Exactly reproduce each line of the listing that follows.

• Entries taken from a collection
___

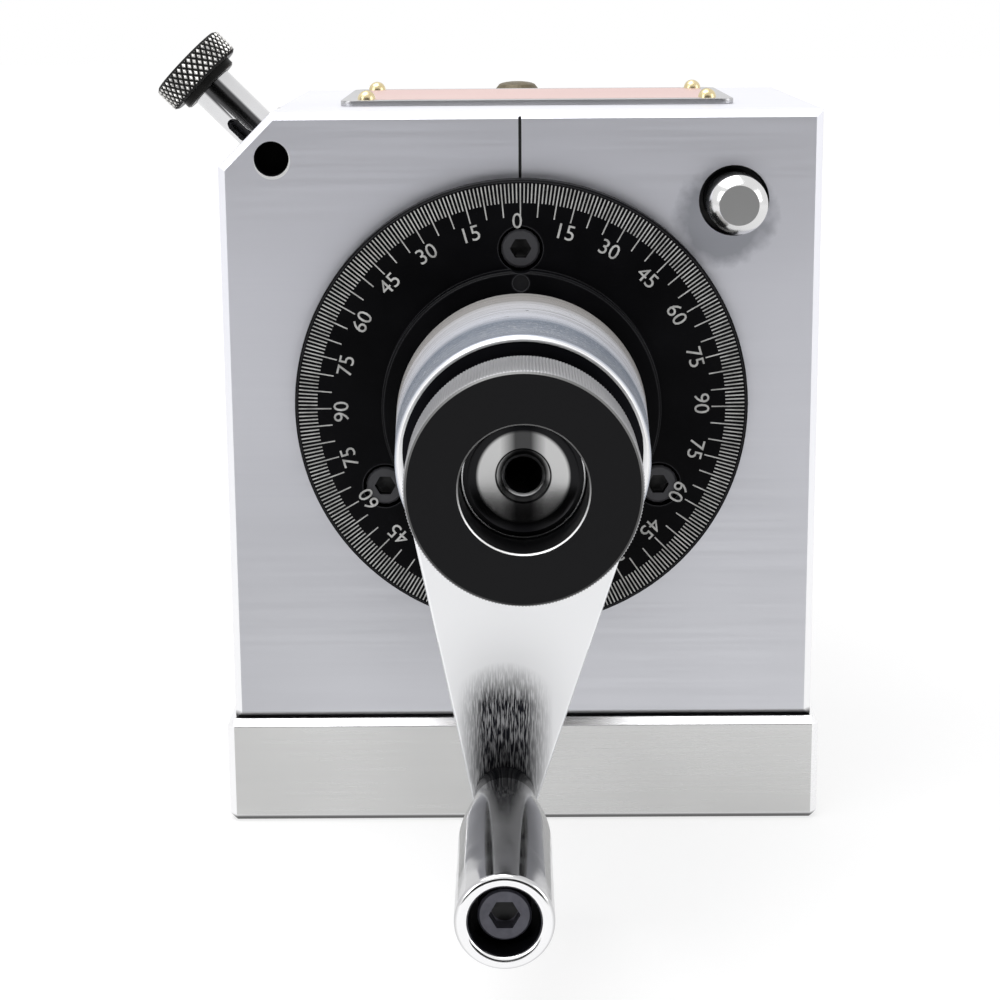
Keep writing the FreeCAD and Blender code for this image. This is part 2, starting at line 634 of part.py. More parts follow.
def make_plunger_sleeve():
    """The neck, with the cam slot in which the dog screw's point rides."""
    body = new_body("plunger_sleeve", PLUNGER_AT, DIAGONAL)
    inner = "plunger_pin_radius + running_fit"
    top = CUT + " + neck_length"
    sketch = polygon(body, "sleeve_profile", "XZ_Plane", [(inner, SLEEVE_FOOT), ("sleeve_radius", SLEEVE_FOOT),
                                                          ("sleeve_radius", top), (inner, top)])
    revolve(body, "sleeve_turning", sketch, "V_Axis")
    steps = [(i / (CAM_STEPS - 1), 0) for i in range(CAM_STEPS)]
    steps += [(1, i / SPARE_STEPS) for i in range(1, SPARE_STEPS + 1)]
    for i, (share, spare) in enumerate(steps):
        height = DOG + " + %g * plunger_travel + %g * slot_spare" % (share, spare)
        drill = bore(body, "cam_slot%d" % i, ("0", "0", height), "-y",
                     "slot_half_width", "sleeve_radius + overshoot")
        turn = FreeCAD.Rotation(FreeCAD.Vector(0, 0, 1), -share * size("slot_turn"))
        drill.Placement = FreeCAD.Placement(drill.Placement.Base, turn.multiply(drill.Placement.Rotation))
    return keep(body)


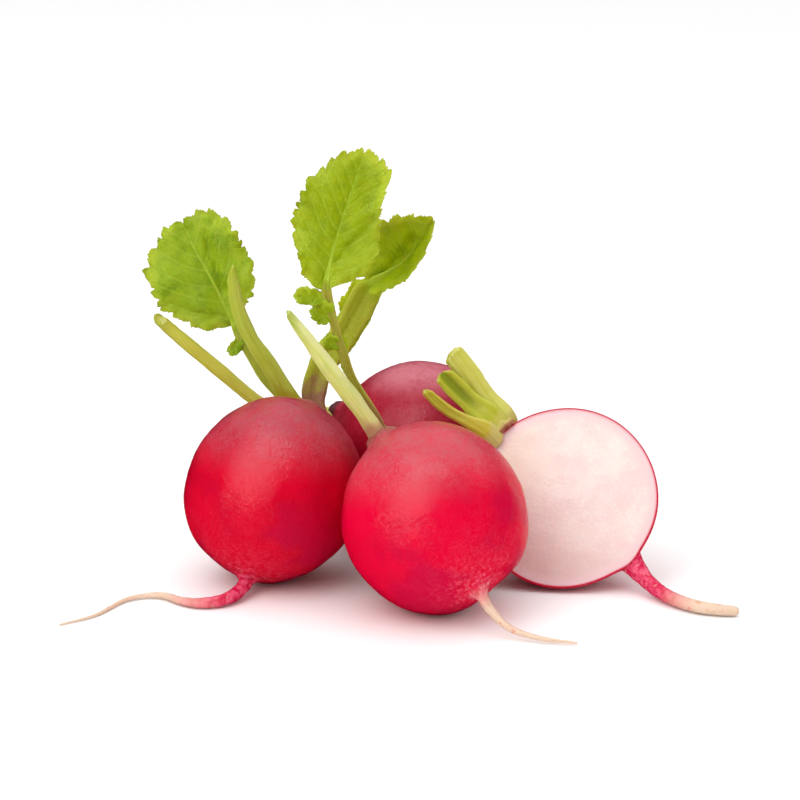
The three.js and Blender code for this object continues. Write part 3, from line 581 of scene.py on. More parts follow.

___

• Written response
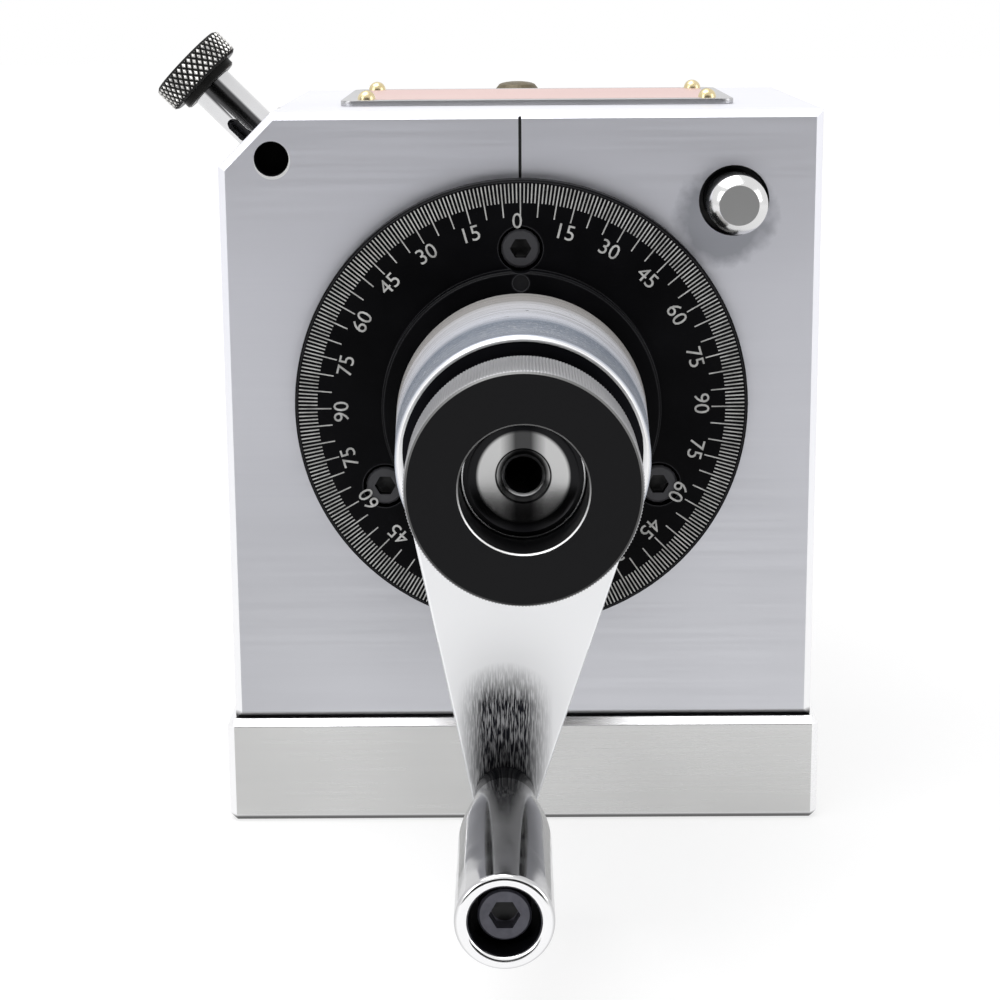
Keep writing the FreeCAD and Blender code for this image. This is part 2, starting at line 634 of part.py. More parts follow.
def make_plunger_sleeve():
    """The neck, with the cam slot in which the dog screw's point rides."""
    body = new_body("plunger_sleeve", PLUNGER_AT, DIAGONAL)
    inner = "plunger_pin_radius + running_fit"
    top = CUT + " + neck_length"
    sketch = polygon(body, "sleeve_profile", "XZ_Plane", [(inner, SLEEVE_FOOT), ("sleeve_radius", SLEEVE_FOOT),
                                                          ("sleeve_radius", top), (inner, top)])
    revolve(body, "sleeve_turning", sketch, "V_Axis")
    steps = [(i / (CAM_STEPS - 1), 0) for i in range(CAM_STEPS)]
    steps += [(1, i / SPARE_STEPS) for i in range(1, SPARE_STEPS + 1)]
    for i, (share, spare) in enumerate(steps):
        height = DOG + " + %g * plunger_travel + %g * slot_spare" % (share, spare)
        drill = bore(body, "cam_slot%d" % i, ("0", "0", height), "-y",
                     "slot_half_width", "sleeve_radius + overshoot")
        turn = FreeCAD.Rotation(FreeCAD.Vector(0, 0, 1), -share * size("slot_turn"))
        drill.Placement = FreeCAD.Placement(drill.Placement.Base, turn.multiply(drill.Placement.Rotation))
    return keep(body)


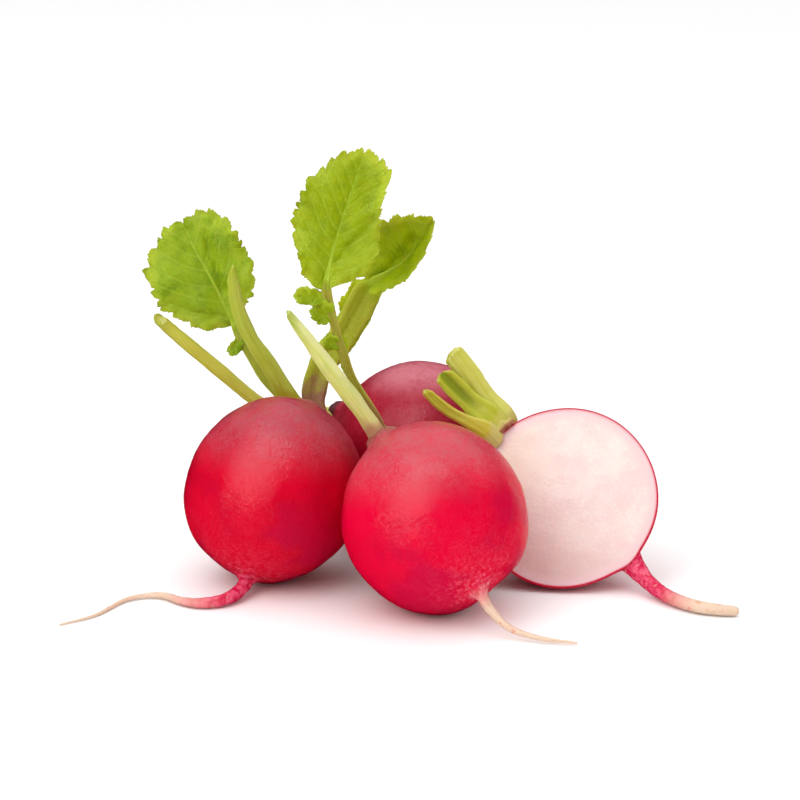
The three.js and Blender code for this object continues. Write part 3, from line 581 of scene.py on. More parts follow.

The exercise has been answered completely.